Hükmün açıklanmasının geri bırakılmasına ilişkin objektif koşulların gerçekleşmiş olmasına karşın bu koşulların oluşmadığından bahisle bu kurumun uygulanmamasına ilişkin hukuka aykırılıkların, hâkimin takdir hakkına taalluk eden bir husus olmaması nedeniyle bu hususların kanun yararına bozma konusu yapılabileceği yönünde de bir kuşku bulunmamaktadır.

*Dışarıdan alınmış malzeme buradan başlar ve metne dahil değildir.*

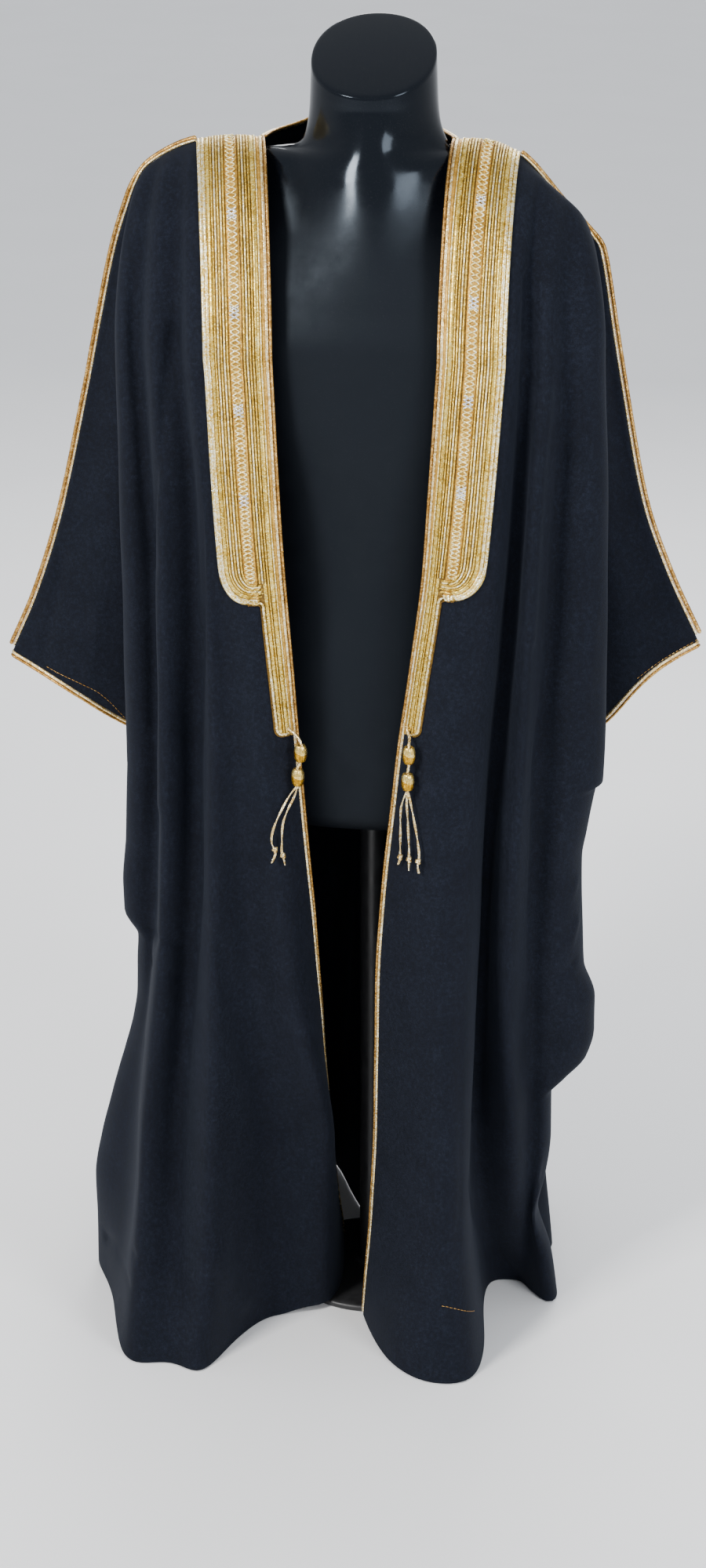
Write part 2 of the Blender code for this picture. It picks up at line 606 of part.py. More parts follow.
def tube(name, path, radius, sides, material):
    """A round bar along a path, its radius one number or one for each point, with flat ends."""
    path = np.array(path)
    radii = np.broadcast_to(radius, len(path))
    along = unit(np.gradient(path, axis=0))
    side = unit(np.cross(along[0], [0.3, 0.2, 1.0] if abs(along[0][2]) < 0.9 else [1.0, 0.2, 0.1]))
    points = []
    for centre, heading, size in zip(path, along, radii):
        side = unit(side - heading * np.dot(side, heading))
        up = np.cross(heading, side)
        turn = np.arange(sides) / sides * 2 * math.pi
        points.append(centre + size * (np.cos(turn)[:, None] * side + np.sin(turn)[:, None] * up))
    points = np.vstack(points)
    index = np.arange(len(points)).reshape(-1, sides)
    faces = []
    for k in range(len(path) - 1):
        a, b = index[k], index[k + 1]
        faces += np.stack([a, np.roll(a, -1), np.roll(b, -1), b], axis=1).tolist()
    faces += [index[0][::-1].tolist(), index[-1].tolist()]
    return solid(name, points, faces, material)


def revolved(name, profile, centre, sides, material):
    """A ring turned round a vertical axis from a closed profile of (radius, height)."""
    turn = np.arange(sides) / sides * 2 * math.pi
    rings = [
        np.stack([centre[0] + r * np.cos(turn), centre[1] + r * np.sin(turn), np.full(sides, centre[2] + h)], axis=1)
        for r, h in profile
    ]
    index = np.arange(len(profile) * sides).reshape(-1, sides)
    faces = []
    for k in range(len(profile)):
        a, b = index[k], index[(k + 1) % len(profile)]
        faces += np.stack([a, np.roll(a, -1), np.roll(b, -1), b], axis=1).tolist()
    return solid(name, np.vstack(rings), faces, material)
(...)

İnceleme konusu somut olayda; sanık hakkında hakaret suçundan adli para cezası verildiği, adli sicil kaydının bulunmadığı, hakaret suçunun somut zarar suçu olmadığı ve sanığın, 27/09/2019 tarihli talimat beyanında, hakkında hükmün açıklanmasının geri bırakılmasının uygulanmasını kabul ettiği anlaşılmaktadır. Bu nedenle hükmün açıklanmasının geri bırakılması kurumunun objektif şartlarının oluşması karşısında, mahkemece subjektif şart da değerlendirilerek sonucuna göre hüküm kurulması gerekirken, “daha önce işlenmiş kasıtlı suçlardan sabıkasının olduğu görüldüğünden yasal şartlarının oluşmaması nedeniyle CMK"nın 231/5. maddesi uyarınca hükmün açıklanmasının geri bırakılmasına yer olmadığına” şeklindeki yasal olmayan gerekçe ile hükmün açıklanmasının geri bırakılmasına yer olmadığına karar verilmesi hukuka aykırıdır.
Sonuç ve Karar:
Yukarıda açıklanan nedenlerle,
Yargıtay Cumhuriyet Başsavcılığı’nın, kanun yararına bozma isteği doğrultusunda düzenlediği tebliğnamedeki düşünce yerinde görüldüğünden,
1- Sanık ... hakkında, İstanbul 31. Asliye Ceza Mahkemesinin 17/10/2019 tarihli ve 2019/254 esas, 2019/601 sayılı kararının, 5271 sayılı CMK"nın 309. maddesi uyarınca BOZULMASINA,
2- CMK"nın 309. maddesinin 4-b maddesi gereğince, sonraki işlemlerin mahallinde tamamlanmasına, dosyanın Yüksek Adalet Bakanlığına sunulmak üzere Yargıtay Cumhuriyet Başsavcılığı"na TEVDİİNE, 30/06/2020 tarihinde oy birliğiyle karar verildi.